### To be done
Repeat the whole listing exactly as written.

### Given material
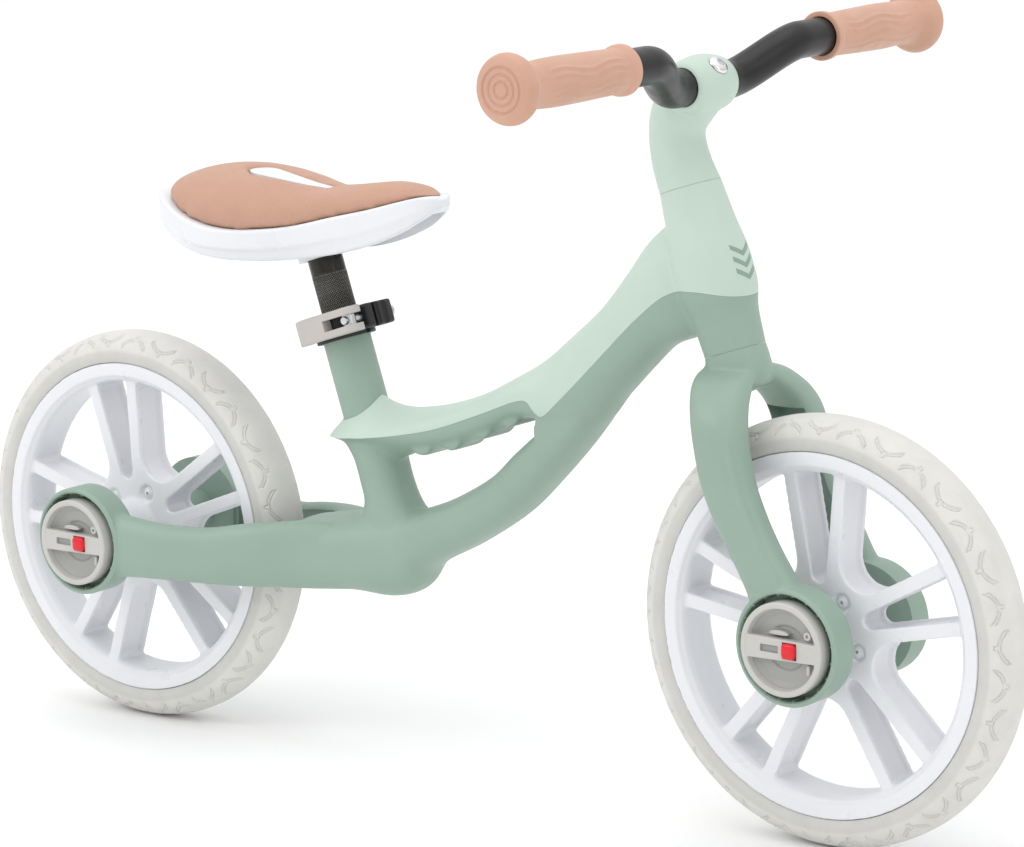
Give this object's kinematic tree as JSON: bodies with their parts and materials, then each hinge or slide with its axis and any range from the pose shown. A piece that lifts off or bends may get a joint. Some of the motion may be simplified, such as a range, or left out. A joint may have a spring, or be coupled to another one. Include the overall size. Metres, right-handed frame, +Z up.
{
  "type": "balance bike",
  "caption": "Toddler balance bike: moulded two-tone frame, leg fork, spoked wheels with foam tyres, padded saddle and bent handlebar with grips.",
  "frame": {"origin": "on the ground, midway between the two axles, on the bike's middle plane", "axes": "+X forward, from the rear axle to the front axle; +Y to the rider's left; +Z up"},
  "size_m": [0.788, 0.414, 0.478],
  "materials": {
    "frame_plastic": "fine-grained matte moulding, sage green",
    "shell_plastic": "fine-grained matte moulding, pale mint",
    "grip_rubber": "soft matte rubber, dusty peach",
    "seat_skin": "soft padded skin with a fine grain, dusty peach",
    "white_plastic": "glossy white moulding",
    "tyre_foam": "matte pale grey foam",
    "lock_plastic": "satin warm pale grey moulding",
    "black_plastic": "satin black moulding",
    "black_steel": "satin black paint, knurled on the seat post",
    "zinc_steel": "bright zinc",
    "chrome": "polished",
    "button_plastic": "glossy red"
  },
  "bodies": {
    "frame": {"frame_body": "frame_plastic", "upper_shell": "shell_plastic", "headset_bush_lower": "black_plastic", "headset_bush_upper": "black_plastic", "rear_axle": "zinc_steel", "clamp_collar": "black_plastic", "clamp_bolt": "zinc_steel", "clamp_barrel_nut": "zinc_steel"},
    "steering": {"fork": "frame_plastic", "steerer_tube": "zinc_steel", "stem": "shell_plastic", "stem_bolt": "chrome", "handlebar": "black_steel", "grip_left": "grip_rubber", "grip_right": "grip_rubber", "front_axle": "zinc_steel"},
    "seat": {"seat_base": "white_plastic", "seat_pad": "seat_skin", "seat_post": "black_steel"},
    "clamp_lever": {"clamp_lever": "lock_plastic"},
    "front_wheel": {"front_tyre": "tyre_foam", "front_rim": "white_plastic", "front_hub_spacer": "zinc_steel", "front_bearing_left": "zinc_steel", "front_bearing_right": "zinc_steel"},
    "front_lock_left": {"front_lock_disc_left": "lock_plastic"},
    "front_button_left": {"front_lock_button_left": "button_plastic"},
    "front_lock_right": {"front_lock_disc_right": "lock_plastic"},
    "front_button_right": {"front_lock_button_right": "button_plastic"},
    "rear_wheel": {"rear_tyre": "tyre_foam", "rear_rim": "white_plastic", "rear_hub_spacer": "zinc_steel", "rear_bearing_left": "zinc_steel", "rear_bearing_right": "zinc_steel"},
    "rear_lock_left": {"rear_lock_disc_left": "lock_plastic"},
    "rear_button_left": {"rear_lock_button_left": "button_plastic"},
    "rear_lock_right": {"rear_lock_disc_right": "lock_plastic"},
    "rear_button_right": {"rear_lock_button_right": "button_plastic"}
  },
  "joints": [
    {"name": "steering_turn", "type": "hinge", "parent": "frame", "child": "steering", "pos_m": [0.2005, 0, 0.285], "axis": [-0.309, 0, 0.9511], "range_deg": [-45, 45]},
    {"name": "front_wheel_spin", "type": "hinge", "parent": "steering", "child": "front_wheel", "pos_m": [0.267, 0, 0.127], "axis": [0, 1, 0], "continuous": true},
    {"name": "rear_wheel_spin", "type": "hinge", "parent": "frame", "child": "rear_wheel", "pos_m": [-0.267, 0, 0.127], "axis": [0, 1, 0], "continuous": true},
    {"name": "seat_height", "type": "slide", "parent": "frame", "child": "seat", "axis": [-0.309, 0, 0.9511], "range_m": [-0.03, 0.05]},
    {"name": "clamp_lever_open", "type": "hinge", "parent": "frame", "child": "clamp_lever", "pos_m": [-0.0748, -0.019, 0.2809], "axis": [-0.309, 0, 0.9511], "range_deg": [0, 150]},
    {"name": "front_lock_turn_left", "type": "hinge", "parent": "steering", "child": "front_lock_left", "pos_m": [0.267, 0.052, 0.127], "axis": [0, 1, 0], "range_deg": [0, 90]},
    {"name": "front_button_press_left", "type": "slide", "parent": "front_lock_left", "child": "front_button_left", "axis": [0, -1, 0], "range_m": [0, 0.002], "stiffness_N_per_m": 400, "springref_m": -0.001},
    {"name": "front_lock_turn_right", "type": "hinge", "parent": "steering", "child": "front_lock_right", "pos_m": [0.267, -0.052, 0.127], "axis": [0, -1, 0], "range_deg": [0, 90]},
    {"name": "front_button_press_right", "type": "slide", "parent": "front_lock_right", "child": "front_button_right", "axis": [0, 1, 0], "range_m": [0, 0.002], "stiffness_N_per_m": 400, "springref_m": -0.001},
    {"name": "rear_lock_turn_left", "type": "hinge", "parent": "frame", "child": "rear_lock_left", "pos_m": [-0.267, 0.07, 0.127], "axis": [0, 1, 0], "range_deg": [0, 90]},
    {"name": "rear_button_press_left", "type": "slide", "parent": "rear_lock_left", "child": "rear_button_left", "axis": [0, -1, 0], "range_m": [0, 0.002], "stiffness_N_per_m": 400, "springref_m": -0.001},
    {"name": "rear_lock_turn_right", "type": "hinge", "parent": "frame", "child": "rear_lock_right", "pos_m": [-0.267, -0.07, 0.127], "axis": [0, -1, 0], "range_deg": [0, 90]},
    {"name": "rear_button_press_right", "type": "slide", "parent": "rear_lock_right", "child": "rear_button_right", "axis": [0, 1, 0], "range_m": [0, 0.002], "stiffness_N_per_m": 400, "springref_m": -0.001}
  ]
}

### Task answer
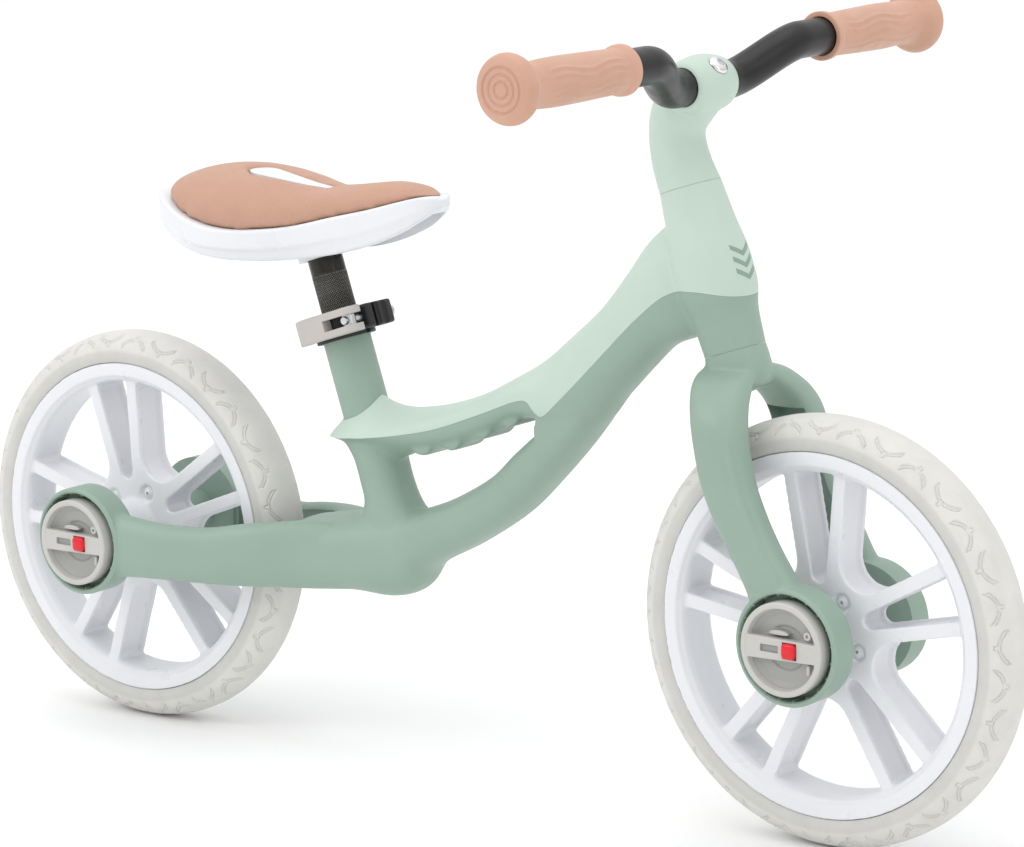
Give this object's kinematic tree as JSON: bodies with their parts and materials, then each hinge or slide with its axis and any range from the pose shown. A piece that lifts off or bends may get a joint. Some of the motion may be simplified, such as a range, or left out. A joint may have a spring, or be coupled to another one. Include the overall size. Metres, right-handed frame, +Z up.
{
  "type": "balance bike",
  "caption": "Toddler balance bike: moulded two-tone frame, leg fork, spoked wheels with foam tyres, padded saddle and bent handlebar with grips.",
  "frame": {"origin": "on the ground, midway between the two axles, on the bike's middle plane", "axes": "+X forward, from the rear axle to the front axle; +Y to the rider's left; +Z up"},
  "size_m": [0.788, 0.414, 0.478],
  "materials": {
    "frame_plastic": "fine-grained matte moulding, sage green",
    "shell_plastic": "fine-grained matte moulding, pale mint",
    "grip_rubber": "soft matte rubber, dusty peach",
    "seat_skin": "soft padded skin with a fine grain, dusty peach",
    "white_plastic": "glossy white moulding",
    "tyre_foam": "matte pale grey foam",
    "lock_plastic": "satin warm pale grey moulding",
    "black_plastic": "satin black moulding",
    "black_steel": "satin black paint, knurled on the seat post",
    "zinc_steel": "bright zinc",
    "chrome": "polished",
    "button_plastic": "glossy red"
  },
  "bodies": {
    "frame": {"frame_body": "frame_plastic", "upper_shell": "shell_plastic", "headset_bush_lower": "black_plastic", "headset_bush_upper": "black_plastic", "rear_axle": "zinc_steel", "clamp_collar": "black_plastic", "clamp_bolt": "zinc_steel", "clamp_barrel_nut": "zinc_steel"},
    "steering": {"fork": "frame_plastic", "steerer_tube": "zinc_steel", "stem": "shell_plastic", "stem_bolt": "chrome", "handlebar": "black_steel", "grip_left": "grip_rubber", "grip_right": "grip_rubber", "front_axle": "zinc_steel"},
    "seat": {"seat_base": "white_plastic", "seat_pad": "seat_skin", "seat_post": "black_steel"},
    "clamp_lever": {"clamp_lever": "lock_plastic"},
    "front_wheel": {"front_tyre": "tyre_foam", "front_rim": "white_plastic", "front_hub_spacer": "zinc_steel", "front_bearing_left": "zinc_steel", "front_bearing_right": "zinc_steel"},
    "front_lock_left": {"front_lock_disc_left": "lock_plastic"},
    "front_button_left": {"front_lock_button_left": "button_plastic"},
    "front_lock_right": {"front_lock_disc_right": "lock_plastic"},
    "front_button_right": {"front_lock_button_right": "button_plastic"},
    "rear_wheel": {"rear_tyre": "tyre_foam", "rear_rim": "white_plastic", "rear_hub_spacer": "zinc_steel", "rear_bearing_left": "zinc_steel", "rear_bearing_right": "zinc_steel"},
    "rear_lock_left": {"rear_lock_disc_left": "lock_plastic"},
    "rear_button_left": {"rear_lock_button_left": "button_plastic"},
    "rear_lock_right": {"rear_lock_disc_right": "lock_plastic"},
    "rear_button_right": {"rear_lock_button_right": "button_plastic"}
  },
  "joints": [
    {"name": "steering_turn", "type": "hinge", "parent": "frame", "child": "steering", "pos_m": [0.2005, 0, 0.285], "axis": [-0.309, 0, 0.9511], "range_deg": [-45, 45]},
    {"name": "front_wheel_spin", "type": "hinge", "parent": "steering", "child": "front_wheel", "pos_m": [0.267, 0, 0.127], "axis": [0, 1, 0], "continuous": true},
    {"name": "rear_wheel_spin", "type": "hinge", "parent": "frame", "child": "rear_wheel", "pos_m": [-0.267, 0, 0.127], "axis": [0, 1, 0], "continuous": true},
    {"name": "seat_height", "type": "slide", "parent": "frame", "child": "seat", "axis": [-0.309, 0, 0.9511], "range_m": [-0.03, 0.05]},
    {"name": "clamp_lever_open", "type": "hinge", "parent": "frame", "child": "clamp_lever", "pos_m": [-0.0748, -0.019, 0.2809], "axis": [-0.309, 0, 0.9511], "range_deg": [0, 150]},
    {"name": "front_lock_turn_left", "type": "hinge", "parent": "steering", "child": "front_lock_left", "pos_m": [0.267, 0.052, 0.127], "axis": [0, 1, 0], "range_deg": [0, 90]},
    {"name": "front_button_press_left", "type": "slide", "parent": "front_lock_left", "child": "front_button_left", "axis": [0, -1, 0], "range_m": [0, 0.002], "stiffness_N_per_m": 400, "springref_m": -0.001},
    {"name": "front_lock_turn_right", "type": "hinge", "parent": "steering", "child": "front_lock_right", "pos_m": [0.267, -0.052, 0.127], "axis": [0, -1, 0], "range_deg": [0, 90]},
    {"name": "front_button_press_right", "type": "slide", "parent": "front_lock_right", "child": "front_button_right", "axis": [0, 1, 0], "range_m": [0, 0.002], "stiffness_N_per_m": 400, "springref_m": -0.001},
    {"name": "rear_lock_turn_left", "type": "hinge", "parent": "frame", "child": "rear_lock_left", "pos_m": [-0.267, 0.07, 0.127], "axis": [0, 1, 0], "range_deg": [0, 90]},
    {"name": "rear_button_press_left", "type": "slide", "parent": "rear_lock_left", "child": "rear_button_left", "axis": [0, -1, 0], "range_m": [0, 0.002], "stiffness_N_per_m": 400, "springref_m": -0.001},
    {"name": "rear_lock_turn_right", "type": "hinge", "parent": "frame", "child": "rear_lock_right", "pos_m": [-0.267, -0.07, 0.127], "axis": [0, -1, 0], "range_deg": [0, 90]},
    {"name": "rear_button_press_right", "type": "slide", "parent": "rear_lock_right", "child": "rear_button_right", "axis": [0, 1, 0], "range_m": [0, 0.002], "stiffness_N_per_m": 400, "springref_m": -0.001}
  ]
}